Sometimes it is only possible to hold pressures near a setpoint, I think mostly due to PID calculations and the numerical accuracy of the valve coefficient, flow equation, 1/sqrts and all. I also note that you are not working with large pressure drops there, being only 3 psi to go through the remaining valve, pipes and reach the pump.

 

[USAeng]

This is the only thing in the AFT help section of the program... I thought there would be more to it?

 

[USAeng]

OK found this too.

 

[BigInch]

SPS doesn't make those assumptions and consequently is probably more difficult to use, but results in a highly realistic simulation. In SPS you can at least easily see the sensor readings, the PID input & output signals, actuator positions and the resulting pressures and flows through the valves and watch the valve's positions change according to which PID is active.

In an ideal system, with two valves, one PCV and one FCV, you can select a set pressure for the PCV and flow will settle at whatever flow is required for the PCV to hold that set pressure, provided that the FCV is also set to that same flowrate. If the FCV is set to a different flowrate, the FCV takes over, changed system flowrate and consequently the differential pressure at the PCV changes, moving the PCV away from its setpoint.

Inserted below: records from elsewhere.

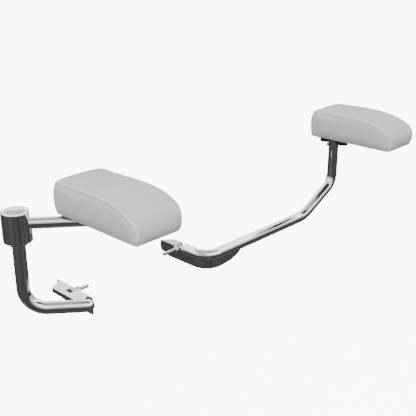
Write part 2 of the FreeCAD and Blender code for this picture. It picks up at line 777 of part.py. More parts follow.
def pad_set(side, x, y, knob_offset, plate_near, plate_far):
    """One pad with its board, foam, cover, plate, tee nuts and knobs, centred on its mount."""
    name = side.capitalize()
    corner = (x, f"{y} - dims.{side}_pad_rear", "dims.pad_base")
    outside = place(pad_block(name + "PadOutside", "0"), corner)
    hollow = place(pad_block(name + "PadHollow", "dims.cover_gauge"), corner)
    filling = place(pad_block(name + "PadFilling", "(dims.cover_gauge + dims.lining_gap)"), corner)
    spots = [(f"{x} + {knob_offset}", f"{y} + {sign} * dims.knob_pitch / 2") for sign in (-1, 1)]

    def pair(label, radius, base, top):
        return [
            cylinder(f"{name}{label}{number}", radius, f"{top} - {base}", (*spot, base))
            for number, spot in enumerate(spots)
        ]

    cover_holes = pair("CoverHole", "dims.stud_radius + 0.6", "(dims.pad_base - 2)", "dims.stud_top")
    keep(cut(name + "PadCover", outside, [hollow, *cover_holes]), f"{side}_pad_cover")
    slab_corner = (f"{x} - dims.pad_width", f"{y} - dims.pad_width", "dims.pad_base")
    slab_size = ("2 * dims.pad_width", "dims.pad_length + dims.pad_width", f"{BOARD_TOP} - dims.pad_base")
    slab = block(name + "Slab", *slab_size, slab_corner)
    board_size = ("dims.pad_width - 2 * dims.board_inset", "dims.pad_length - 2 * dims.board_inset")
    board_corner = (
        f"{x} - dims.pad_width / 2 + dims.board_inset",
        f"{y} - dims.{side}_pad_rear + dims.board_inset",
        BOARD_BASE,
    )
    board = block(name + "BoardBlank", *board_size, "dims.board_gauge", board_corner)
    board_holes = pair("BoardHole", "dims.tee_barrel + 0.1", "dims.pad_base", f"({BOARD_TOP} + 2)")
    keep(cut(name + "PadBoard", board, board_holes), f"{side}_pad_board")
    pockets = pair("FoamPocket", "dims.tee_flange + 0.3", BOARD_BASE, f"({BOARD_TOP} + dims.tee_gauge + 0.4)")
    keep(cut(name + "PadFoam", filling, [slab, *pockets]), f"{side}_pad_foam")
    barrels = pair("TeeBarrel", "dims.tee_barrel", f"({BOARD_BASE} + 2)", BOARD_TOP)
    flanges = pair("TeeFlange", "dims.tee_flange", BOARD_TOP, f"({BOARD_TOP} + dims.tee_gauge)")
    tee_blank = fuse(name + "TeeBlank", barrels + flanges)
    tee_holes = pair("TeeHole", "dims.stud_radius + dims.fit_gap", BOARD_BASE, f"({BOARD_TOP} + 2)")
    keep(cut(name + "TeeNuts", tee_blank, tee_holes), f"{side}_pad_tee_nuts")
    plate_width = f"{plate_far} - {plate_near}"
    plate_gauge = "dims.plate_top - dims.plate_base"
    plate_corner = (f"{x} + {plate_near}", f"{y} - dims.pad_plate_length / 2", "dims.plate_base")
    blank = block(name + "PlateBlank", plate_width, "dims.pad_plate_length", plate_gauge, plate_corner)
    plate_holes = pair("PlateHole", "dims.stud_radius + 0.3", "dims.plate_base", "dims.pad_base")
    keep(cut(name + "PadPlate", blank, plate_holes), f"{side}_pad_plate")
    grips = pair("KnobGrip", "dims.knob_radius", "dims.knob_base", "dims.knob_top")
    necks = pair("KnobNeck", "dims.knob_neck", "dims.knob_top", "dims.plate_base")
    studs = pair("KnobStud", "dims.stud_radius", "dims.plate_base", "dims.stud_top")
    keep(fuse(name + "Knobs", grips + necks + studs), f"{side}_pad_knobs")


pad_set("right", ARM_END_X, ARM_END_Y, "(-1 * dims.right_knob_offset)", "-38", "16")
pad_set("left", LEFT_POST, "dims.left_run", "0", "-20", "20")

# --- Checks and export ------------------------------------------------------------------------------

doc.recompute()
faults = [item.Name for item in doc.Objects if {"Invalid", "Error"} & set(item.State)]
for item in subparts:
    shape = item.Shape
    if shape.isNull() or not shape.isValid() or not shape.Solids:
        faults.append(item.Label)
    blank = getattr(item, "Base", None)
    if isinstance(blank, FreeCAD.DocumentObject) and shape.Volume >= blank.Shape.Volume:
        faults.append(item.Label + " was not cut")
if faults:
    raise SystemExit(f"not built: {faults}")
for item in subparts:
    item.Shape.exportStep(f"parts/{item.Label}.step")
    box = item.Shape.BoundBox
    corners = [round(value, 1) for value in (box.XMin, box.XMax, box.YMin, box.YMax, box.ZMin, box.ZMax)]
    print(f"{item.Label:22} {len(item.Shape.Solids)} solid(s) {item.Shape.Volume:10.0f} mm3  {corners}")
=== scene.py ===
# %% [markdown]
# # Arm supports of a treatment chair
#
# Two padded arm supports, each on a bent chromed tube that bolts to the side of a chair.
# The steel parts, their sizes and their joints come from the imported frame. This lesson adds the
# looks: the upholstered pads, the finer hardware, and the finish of every surface. Each step first
# says what the piece is on the real object and why it is made the way that it is.

import json
import math

import bmesh
import bpy
import numpy as np
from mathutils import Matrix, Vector
from mathutils.bvhtree import BVHTree


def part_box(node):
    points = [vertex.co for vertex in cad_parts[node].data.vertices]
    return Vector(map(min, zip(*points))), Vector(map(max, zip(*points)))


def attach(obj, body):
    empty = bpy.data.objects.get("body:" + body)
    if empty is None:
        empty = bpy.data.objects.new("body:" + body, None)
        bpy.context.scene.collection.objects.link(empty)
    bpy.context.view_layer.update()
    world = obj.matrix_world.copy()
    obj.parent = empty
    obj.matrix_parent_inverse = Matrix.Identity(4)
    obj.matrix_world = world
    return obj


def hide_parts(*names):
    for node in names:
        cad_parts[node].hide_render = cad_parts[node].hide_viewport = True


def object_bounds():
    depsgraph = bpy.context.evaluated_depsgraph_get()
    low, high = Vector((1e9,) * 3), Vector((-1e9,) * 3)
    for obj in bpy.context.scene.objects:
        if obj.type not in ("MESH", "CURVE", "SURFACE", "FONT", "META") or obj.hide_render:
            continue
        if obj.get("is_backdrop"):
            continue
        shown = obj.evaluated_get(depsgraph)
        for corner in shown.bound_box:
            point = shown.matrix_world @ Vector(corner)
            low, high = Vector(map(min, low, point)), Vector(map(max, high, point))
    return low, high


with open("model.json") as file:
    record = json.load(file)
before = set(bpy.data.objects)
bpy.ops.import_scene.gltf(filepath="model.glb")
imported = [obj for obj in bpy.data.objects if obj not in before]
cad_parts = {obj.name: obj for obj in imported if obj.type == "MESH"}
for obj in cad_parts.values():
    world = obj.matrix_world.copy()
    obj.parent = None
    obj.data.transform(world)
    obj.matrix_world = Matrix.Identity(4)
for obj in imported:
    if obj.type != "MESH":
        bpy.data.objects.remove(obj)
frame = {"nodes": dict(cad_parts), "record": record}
cad_low, cad_high = [[float(value) for value in corner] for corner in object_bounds()]
nodes = frame["nodes"]
MM = 0.001

# %% [markdown]
# ## Camera
#
# The object is seen from the front and the sitter's right, a little from above, with a fairly long
# lens. A long lens stands far back, so the near arm isn't much larger than the far one. The place is
# given by a heading and a pitch, which are easier to read than a rotation matrix.

# %% Camera
SENSOR_MM = 36.0
CAMERA_PLACE = (0.753, 1.091, 0.675)
CAMERA_HEADING = 133.7
CAMERA_PITCH = 20.9
CAMERA_LENS_MM = 61.9

camera_data = bpy.data.cameras.new("camera")
camera_data.sensor_width = SENSOR_MM
camera_data.lens = CAMERA_LENS_MM
camera_data.clip_start = 0.05
camera_data.clip_end = 60.0
camera = bpy.data.objects.new("camera", camera_data)
camera.location = CAMERA_PLACE
camera.rotation_euler = (math.radians(90.0 - CAMERA_PITCH), 0.0, math.radians(CAMERA_HEADING))
bpy.context.scene.collection.objects.link(camera)
bpy.context.scene.camera = camera
print("camera at", CAMERA_PLACE)

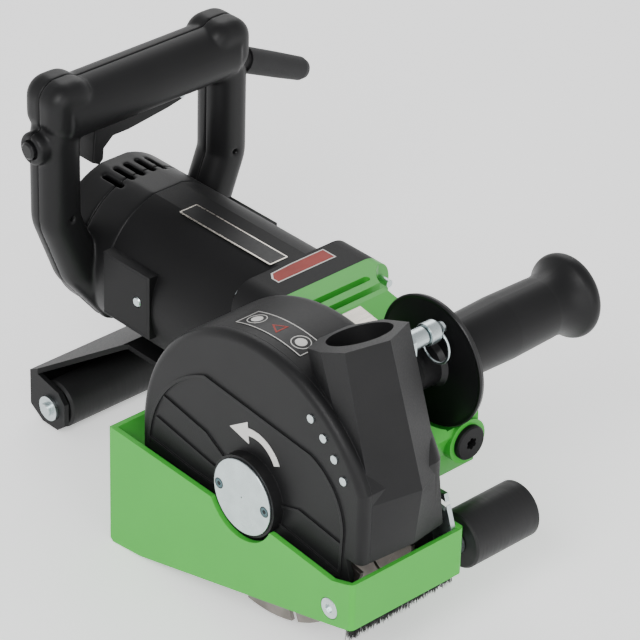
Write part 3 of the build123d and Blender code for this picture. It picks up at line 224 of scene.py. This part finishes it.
def make_materials():
    """One procedural material for each of the record's slots."""
    kinds = {}
    # The second colour given to each finish is its painted edge highlight, mixed onto the edges
    # by finish_material.
    kinds["black_casting"] = finish_material(
        "black_casting", (0.009, 0.009, 0.0095), (0.03, 0.03, 0.032), 0.44, grain=1300.0,
        depth=0.6, distance=0.00012, mottle=40.0, specular=0.2)
    green = dict(colour=(0.048, 0.385, 0.04), edge_highlight=(0.10, 0.5, 0.085), roughness=0.34,
                 grain=420.0, depth=0.06, mottle=18.0, shade=0.93, specular=0.16, coat=0.06)
    kinds["green_paint"] = finish_material("green_paint", **green)
    kinds["green_sheet"] = finish_material("green_sheet", edge=0.0006, **green)
    kinds["black_sheet"] = finish_material(
        "black_sheet", (0.008, 0.008, 0.0085), (0.04, 0.04, 0.04), 0.45, grain=1100.0, depth=0.2,
        specular=0.2)
    kinds["housing_plastic"] = finish_material(
        "housing_plastic", (0.008, 0.008, 0.0085), (0.02, 0.02, 0.021), 0.5, grain=2400.0,
        depth=0.55, distance=0.0001, mottle=30.0, specular=0.16)
    kinds["handle_plastic"] = finish_material(
        "handle_plastic", (0.008, 0.008, 0.0085), (0.02, 0.02, 0.021), 0.42, grain=2600.0,
        depth=0.35, mottle=26.0, specular=0.22)
    kinds["guard_plastic"] = finish_material(
        "guard_plastic", (0.006, 0.006, 0.0065), (0.02, 0.02, 0.021), 0.36, grain=250.0,
        depth=0.01, specular=0.3)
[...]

The PCV then tries to move back to its setpoint, which causes another change in flow, causing the FCV to move off its setpoint.... You can see where that goes. They might find a common point, not likely though, and any drift sends them off again.

The "ideal system" I refer to above is one that can supply and evacuate whatever flow is needed to keep either, or both, the PCV and FCV within their working bands. An example, Set the FCV for 100 gph, but the system can only supply and evacuate 98 gph, then the FCV will not be actively controlling anything, as it will be at full open. Set the PCV for 500, but the system can supply flow with an inlet pressure of 274 psig, the PCV will be at full open. The PCV set point would have to be changed to somewhere between the system's inlet and outlet pressure for the PCV to go active and have any affect on controlling the system at all.